Terlebih saat Andrea menyelam ke laut demi mencari bangkai perahu kuno dan
mengambil kayu seruknya. Saya sulit membayangkan itu terjadi di dunia nyata.
Yang terlintas justru adegan film fiksi fantasi.
Agak
sulit menyelesaikan membaca novel ini, karena menurut saya ceritanya
bertele-tele dan kurang menghibur. Tidak seperti dalam “Sang Pemimpi” dan
“Edensor” yang bisa membuat saya tertawa-tawa sekaligus tersipu-sipu sekaligus.
Bagian yang menghibur ada pada adegan Ketua Karmun, Kepala Desa teladan, yang
berusaha mencari pasien untuk dokter gigir baru di desa mereka. Tak ada seorang
pun yang mau diperiksa sang dokter gigi hingga nyaris berpindah profesi. Semua
orang masih mengandalkan dukun gigi. Bagian menghibur lainnya, ada pada
penyebutan julukan-julukan yang menjadi kebiasaan orang Melayu.

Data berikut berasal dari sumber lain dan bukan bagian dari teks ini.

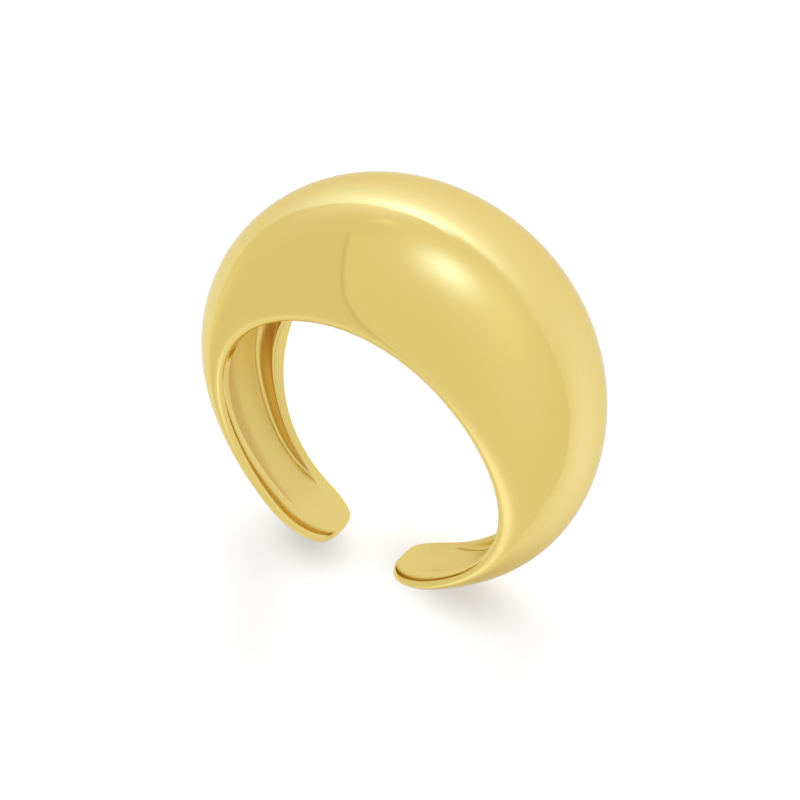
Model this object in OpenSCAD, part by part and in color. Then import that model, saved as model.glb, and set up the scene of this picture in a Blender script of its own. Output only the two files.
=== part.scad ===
// Open dome ring: one polished casting. A wide dome sits over the finger and narrows on both sides
// into a thin band whose two ends stay apart. The dome is hollowed from the inside.
// The ring lies on its side, the way it settles on a table: on the edge of its dome and on both ends.
// Sizes are in millimetres, angles in degrees. The finger hole's middle is where the shapes are drawn.

/* [Finger hole] */
// diameter of the finger hole
hole_d = 17.3; // [15:0.1:21]
// distance between the two ends, across the finger hole
gap = 3.8; // [2:0.1:6]

/* [Dome] */
// width of the dome along the finger, at its top
dome_w = 12.7; // [10:0.1:15]
// width of the dome at its shoulders, 60 degrees from the top
shoulder_w = 10.5; // [9:0.1:12]
// height of the dome above the finger hole
dome_h = 5.8; // [4.5:0.1:7.5]
// how much leaner the cross-section is than half an oval, as a share, halfway up its flank
leanness = 0.055; // [0:0.005:0.1]

/* [Band] */
// width of the band beside the finger, 100 degrees from the top
side_w = 6.7; // [5.5:0.1:8]
// thickness of the band beside the finger, a quarter turn from the top
side_h = 2.9; // [2.5:0.1:3.6]
// width of the band near its ends
end_w = 4.5; // [3.6:0.1:5.5]
// thickness of the band near its ends
end_h = 1.05; // [0.9:0.05:1.5]
// length over which an end narrows to its tip
tip_len = 2.2; // [1:0.1:3]
// width of the straight part of a tip
tip_w = 1.7; // [1.4:0.1:3]

/* [Edges] */
// rounding of the hole's edges under the dome
dome_edge = 0.7; // [0.4:0.05:0.9]
// rounding of the hole's edges near the ends
band_edge = 0.2; // [0.1:0.05:0.3]
// rounding of the tips
tip_edge = 0.3; // [0.1:0.05:0.4]

/* [Hollow] */
// metal left over the hollow at the top of the dome
wall_top = 1.8; // [1.2:0.1:2.5]
// metal left over the hollow beside the finger
wall_side = 1.4; // [1:0.1:1.8]
// metal left over the hollow low on the band, 120 degrees from the top
wall_low = 0.9; // [0.7:0.05:1.2]
// width of the rim beside the hollow at the top of the dome
rim_top = 1.6; // [1.2:0.1:2.2]
// width of the rim beside the hollow low on the band
rim_low = 0.85; // [0.7:0.05:1.2]
// angle from the top of the dome to each end of the hollow
hollow_reach = 149; // [135:1:153]

/* [Smoothness] */
// number of cross-sections between the two narrowing ends
turns = 80; // [48:4:120]
// number of steps from the edge of a cross-section to its crown
steps = 10; // [6:1:14]

/* [Hidden] */
hole_r = hole_d / 2;
gold = [0.89, 0.76, 0.42];

// a smooth curve through named sizes, each given at its angle from the top of the dome
function weight(c, at, i, j = 0) =
    j == len(at) ? 1 : (j == i ? 1 : (c - cos(at[j])) / (cos(at[i]) - cos(at[j]))) * weight(c, at, i, j + 1);
function through(t, at, size, i = 0) =
    i == len(at) ? 0 : size[i] * weight(cos(t), at, i) + through(t, at, size, i + 1);
// 1 at the top of the dome, 0 opposite to it
function upness(t) = (1 + cos(t)) / 2;

// angle from the top of the dome to the middle of an end, and the arc over which it narrows
end_angle = 180 - asin(gap / hole_d);
tip_arc = tip_len / hole_r * 180 / PI;
edge_arc = tip_edge / hole_r * 180 / PI;

// outside of the band
function full_width(t) = through(t, [0, 60, 100, 165], [dome_w, shoulder_w, side_w, end_w]) / 2;
function full_height(t) = through(t, [0, 90, 165], [dome_h, side_h, end_h]);
function narrowing(t) = let (k = min(1, (end_angle - abs(t)) / tip_arc), left = tip_w / end_w)
    left + (1 - left) * sqrt(1 - (1 - k) * (1 - k));
function tip_round(t) = let (k = min(1, (end_angle - abs(t)) / edge_arc))
    tip_edge * (1 - sqrt(1 - (1 - k) * (1 - k)));
function half_w(t) = full_width(t) * narrowing(t) - tip_round(t);
function high(t) = full_height(t) - tip_round(t);
function edge(t) = band_edge + (dome_edge - band_edge) * upness(t);
function lean(a) = 1 - leanness * pow(sin(2 * a), 2);

// inside of the hollow
function fade(t) = 1 - pow(abs(t) / hollow_reach, 8);
function left_over(t, wall) = (full_height(t) - wall) / fade(t);
hollow_at = [0, 90, 120];
hollow_size = [left_over(0, wall_top), left_over(90, wall_side), left_over(120, wall_low)];
function hollow_depth(t) = through(t, hollow_at, hollow_size) * fade(t);
function hollow_half_w(t) = full_width(t) - rim_low - (rim_top - rim_low) * upness(t);

// half of the band's cross-section at angle t, as [along the finger, from the finger's axis],
// from inside the hole, over its rounded edge and up the flank to the crown
function flank(t) = let (w = half_w(t), h = high(t), e = edge(t))
    concat(
        [[max(w - 4 * e, w / 4), hole_r - 1.1 * e]],
        [for (a = [-60, -30]) [w - e + e * cos(a), hole_r + e + e * sin(a)]],
        [for (i = [0:steps]) let (a = 90 * i / steps)
            [w * cos(a) * lean(a), hole_r + e + (h - e) * sin(a) * lean(a)]]);
function whole(half) = concat(half, [for (i = [len(half) - 2:-1:0]) [-half[i][0], half[i][1]]]);

// half of the hollow's cross-section, from inside the hole to the middle of its floor
hollow_start = 0.6;
function hollow_flank(t) = let (w = hollow_half_w(t), d = hollow_depth(t) + hollow_start)
    [for (a = [0, 15, 30, 45, 60, 75, 84, 90])
        [w * pow(cos(a), 0.4), hole_r - hollow_start + d * pow(sin(a), 0.4)]];

// a point of a cross-section put in its place round the finger, the top of the dome towards +Y
function placed(t, p) = [p[1] * sin(t), p[1] * cos(t), -p[0]];

// angles of the cross-sections, closer together where the ends narrow
tip_steps = [0, 0.1, 0.35, 1];
narrow_steps = [0.2, 0.32, 0.48, 0.7];
half_tip = concat([for (k = tip_steps) end_angle - k * edge_arc],
                  [for (k = narrow_steps) end_angle - k * tip_arc]);
body_angle = end_angle - tip_arc;
angles = concat([for (t = half_tip) -t],
                [for (i = [0:turns]) body_angle * (2 * i / turns - 1)],
                [for (i = [len(half_tip) - 1:-1:0]) half_tip[i]]);
hollow_end = hollow_reach * 1.02;
hollow_angles = [for (i = [-40:40]) let (u = i / 40) hollow_end * (1.3 * u - 0.3 * u * abs(u))];

// the way the ring settles: the dome's edge and the ends touch the table together
dome_pts = [for (t = angles) if (abs(t) < 90) for (p = flank(t)) [p[1] * cos(t), -p[0]]];
band_pts = [for (t = angles) if (abs(t) >= 90) for (p = flank(t)) [p[1] * cos(t), -p[0]]];
function low(pts, a) = min([for (p = pts) p[0] * sin(a) + p[1] * cos(a)]);
function settle(a0, a1, n) = let (a = (a0 + a1) / 2)
    n == 0 ? a : low(dome_pts, a) > low(band_pts, a) ? settle(a0, a, n - 1) : settle(a, a1, n - 1);
tilt = settle(0, 45, 24);
all_y = [for (t = angles) for (p = whole(flank(t))) p[1] * cos(t) * cos(tilt) + p[0] * sin(tilt)];
rise = -min(low(dome_pts, tilt), low(band_pts, tilt));
back = -(max(all_y) + min(all_y)) / 2;

// the flat end of such a solid, in strips across from one flank to the other
function strips(n, from) = [for (j = [0:(n - 3) / 2]) let (k = n - 1 - j)
    j + 1 == k - 1 ? [from + j, from + j + 1, from + k]
                   : [from + j, from + j + 1, from + k - 1, from + k]];
function turned(faces) = [for (f = faces) [for (i = [len(f) - 1:-1:0]) f[i]]];

// a solid drawn through a row of cross-sections that all have the same number of points
module through_sections(sections) {
    n = len(sections[0]);
    m = len(sections);
    points = [for (s = sections) for (p = s) p];
    sides = [for (i = [0:m - 2]) for (j = [0:n - 1]) let (k = (j + 1) % n)
        each [[i * n + j, (i + 1) * n + k, i * n + k], [i * n + j, (i + 1) * n + j, (i + 1) * n + k]]];
    polyhedron(points, concat(sides, strips(n, 0), turned(strips(n, (m - 1) * n))), convexity = 8);
}

module outside() {
    through_sections([for (t = angles) [for (p = whole(flank(t))) placed(t, p)]]);
}

module finger_hole() {
    cylinder(h = 2 * dome_w, r = hole_r, center = true, $fn = 180);
}

module hollow() {
    through_sections([for (t = hollow_angles) [for (p = whole(hollow_flank(t))) placed(t, p)]]);
}

module ring_body() {
    color(gold) translate([0, back, rise]) rotate([tilt, 0, 0]) difference() {
        outside();
        finger_hole();
        hollow();
    }
}

ring_body();
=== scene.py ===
"""Open dome ring of polished gold, lying on its side on a pale table.

The ring is modelled the way a goldsmith lays one out: first as a flat strip, divided where its
cross-sections go, which is then rolled up round the finger and worked to its thickness.
Sizes are in millimetres and angles in degrees until a point is put in its place, in metres.
Angles round the finger are counted from the top of the dome.
"""
import math

import bmesh
import bpy
from mathutils import Matrix, Vector


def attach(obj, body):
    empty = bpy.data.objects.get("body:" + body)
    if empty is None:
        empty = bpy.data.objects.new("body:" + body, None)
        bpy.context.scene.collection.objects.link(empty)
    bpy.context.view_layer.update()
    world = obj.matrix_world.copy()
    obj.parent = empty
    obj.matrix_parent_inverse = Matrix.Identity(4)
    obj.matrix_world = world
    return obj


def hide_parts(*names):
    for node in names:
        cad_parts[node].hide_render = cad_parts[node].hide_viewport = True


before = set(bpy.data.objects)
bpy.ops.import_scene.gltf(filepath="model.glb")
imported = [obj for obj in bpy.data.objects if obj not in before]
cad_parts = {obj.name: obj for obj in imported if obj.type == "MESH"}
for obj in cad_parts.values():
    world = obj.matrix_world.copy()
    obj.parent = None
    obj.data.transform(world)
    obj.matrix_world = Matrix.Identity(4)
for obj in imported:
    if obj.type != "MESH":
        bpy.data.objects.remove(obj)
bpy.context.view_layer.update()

MM = 0.001

# the finger hole and the gap between the two ends
HOLE_D = 17.3
GAP = 3.8
# the dome and the band: widths along the finger, heights above the finger hole, and how much leaner
# than half an oval the cross-section is
DOME_W = 12.7
SHOULDER_W = 10.5
SIDE_W = 6.78
END_W = 4.5
DOME_H = 5.8
SIDE_H = 2.9
END_H = 1.05
LEANNESS = 0.055
# the tips: their length and width, and how much further they are drawn in on their upper side
TIP_LEN = 2.2
TIP_W = 1.75
UPPER_TIP_LEN = 0.8
UPPER_TIP_W = 0.75
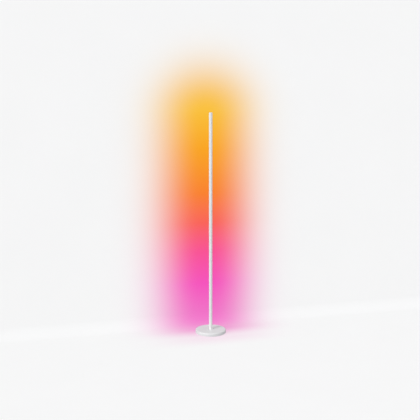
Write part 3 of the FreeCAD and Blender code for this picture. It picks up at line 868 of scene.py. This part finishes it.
def sheet_paper():
    """Pale paper with the lamp's glow painted on. It is clear from behind, for views from the rear.

    The lamp itself is lit by plainer and darker paper, so that its white paint keeps its colour.
    """
    shader = Shader("sheet_paper", Roughness=0.9, Specular_IOR_Level=0.1)
    rays = shader.add("ShaderNodeLightPath").outputs
    lighting, seen = (two_tone(shader, colour, spread=0.004, scale=3.0)
                      for colour in (SHEET_BOUNCE, PALE))
    paper = shader.mixed(rays["Is Camera Ray"], lighting, seen)
    # the lamp's glow is painted into the paper's colour by place on the sheet, not cast by a lamp
    share = shader.maths("MULTIPLY", painted_glow_share(shader),
                         shader.maths("MAXIMUM", rays["Is Camera Ray"], GLOW_BOUNCE))
    colour = shader.mixed(share, paper, lamp_light(shader, shader.split()[2]))
    shader.shade(colour)
    even = shader.add("ShaderNodeEmission")
    shader.link(colour, even.inputs["Color"])
    even_share = shader.maths("MULTIPLY", seen_rays(shader, rays), EVEN_SHARE)
    front = shader.blended(even_share, shader.surface.outputs[0], even.outputs[0])
    from_behind = shader.add("ShaderNodeNewGeometry").outputs["Backfacing"]
    clear = shader.add("ShaderNodeBsdfTransparent").outputs[0]
    shader.link(shader.blended(from_behind, front, clear), shader.output.inputs["Surface"])
    return shader.material


def studio_sheet():
    """A floor, and a wall behind the lamp that rises from it in a round sweep.

    The floor goes on behind the wall, so no strip joins its far edge to the sweep's foot.
    """
    sweep = arc((WALL_DISTANCE - SWEEP_RADIUS, SWEEP_RADIUS), SWEEP_RADIUS,
                -math.pi / 2, math.pi / 2, SWEEP_STEPS)
    floor = [(-SHEET_REACH, 0.0), (SHEET_REACH, 0.0)]
    outline = floor + sweep + [(WALL_DISTANCE, SHEET_REACH)]
    vertices = [(side * SHEET_REACH, y, z) for y, z in outline for side in (-1, 1)]
    strips = [0] + list(range(len(floor), len(outline) - 1))
    faces = [(2 * i, 2 * i + 1, 2 * i + 3, 2 * i + 2) for i in strips]
    mesh = bpy.data.meshes.new("studio_sheet")
    mesh.from_pydata(vertices, [], faces)
    mesh.shade_smooth()
    mesh.materials.append(sheet_paper())
    sheet = added("studio_sheet", mesh)


def soft_sun(name, source, strength, spread):
    """Light from the way that source points, as from a large soft box.

    It is far away, so the light is even along the column.
    """
    light = bpy.data.lights.new(name, "SUN")
    light.energy = strength
    light.angle = math.radians(spread)
    holder = added(name, light)
    holder.rotation_euler = (-Vector(source)).to_track_quat("-Z", "Y").to_euler()


def studio_lights():
    """A key light from the front left, and a weaker light from the rear for views from there."""
    soft_sun("key_light", source=(-0.90, -0.50, 0.70), strength=1.65, spread=30.0)
    soft_sun("rear_light", source=(0.25, 0.90, 0.60), strength=0.80, spread=40.0)


WORLD_TINT = (0.95, 0.97, 1.0, 1)
WORLD_STRENGTH = 0.74


def world_light():
    """Even light from all sides. The camera sees the sheet's pale tone instead."""
    world = bpy.data.worlds.new("studio_world")
    bpy.context.scene.world = world
    world.use_nodes = True
    tree = world.node_tree
    tree.nodes.clear()
    rays = tree.nodes.new("ShaderNodeLightPath")
    mix = tree.nodes.new("ShaderNodeMixShader")
    tree.links.new(rays.outputs["Is Camera Ray"], mix.inputs[0])
    for socket, colour, strength in ((1, WORLD_TINT, WORLD_STRENGTH), (2, PALE, 1.0)):
        background = tree.nodes.new("ShaderNodeBackground")
        background.inputs["Color"].default_value = colour
        background.inputs["Strength"].default_value = strength
        tree.links.new(background.outputs[0], mix.inputs[socket])
    output = tree.nodes.new("ShaderNodeOutputWorld")
    tree.links.new(mix.outputs[0], output.inputs["Surface"])


# the photograph's camera: metres, degrees, and millimetres for the lens and its sensor
CAMERA_PLACE = (-1.456347, -5.417835, 1.835)
CAMERA_HEADING = 15.0
CAMERA_PITCH = 10.23
CAMERA_LENS = 75.6
CAMERA_SENSOR = 36.0


def photo_camera():
    """The photograph's view: from the front left, a little from above."""
    heading = math.radians(CAMERA_HEADING)
    pitch = math.radians(CAMERA_PITCH)
    forward = Vector((math.sin(heading), math.cos(heading), 0))
    look = forward * math.cos(pitch) - Vector((0, 0, math.sin(pitch)))
    camera = added("photo_camera", bpy.data.cameras.new("photo_camera"))
    camera.data.lens = CAMERA_LENS
    camera.data.sensor_width = CAMERA_SENSOR
    camera.location = CAMERA_PLACE
    camera.rotation_euler = look.to_track_quat("-Z", "Y").to_euler()
    bpy.context.scene.camera = camera


studio_sheet()
studio_lights()
world_light()
photo_camera()
bpy.context.scene.view_settings.view_transform = "Standard"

“Muas yang berkulit gelap digelari Muas
Petang 30. Rustam yang bekerja di koperasi Maskapai Timah dijuluki Rustam
Simpan Pinjam. Munawir mengemban amanah majelis tinggi BKM (Badan Kemakmuran
Masjid) Al Hikmah selaku tukang mengumumkan jika umat meninggal dunia, dijuluki
Munawir Berita Buruk. Mahmuddin yang pelupa dijuluki Mahmuddin Pelupa.” (halaman 178-181).
Gaya
bercerita khas Melayu sangat kental, mengingatkan kita akan sastra-sastra lama
seperti Sitti Nurbaya dan Salah Asuhan. Hanya saja, proses pembuatan perahu
yang panjang dan bertele-tele amat membosankan.
saya belum satupun membaca buku-buku Andrea Hirata.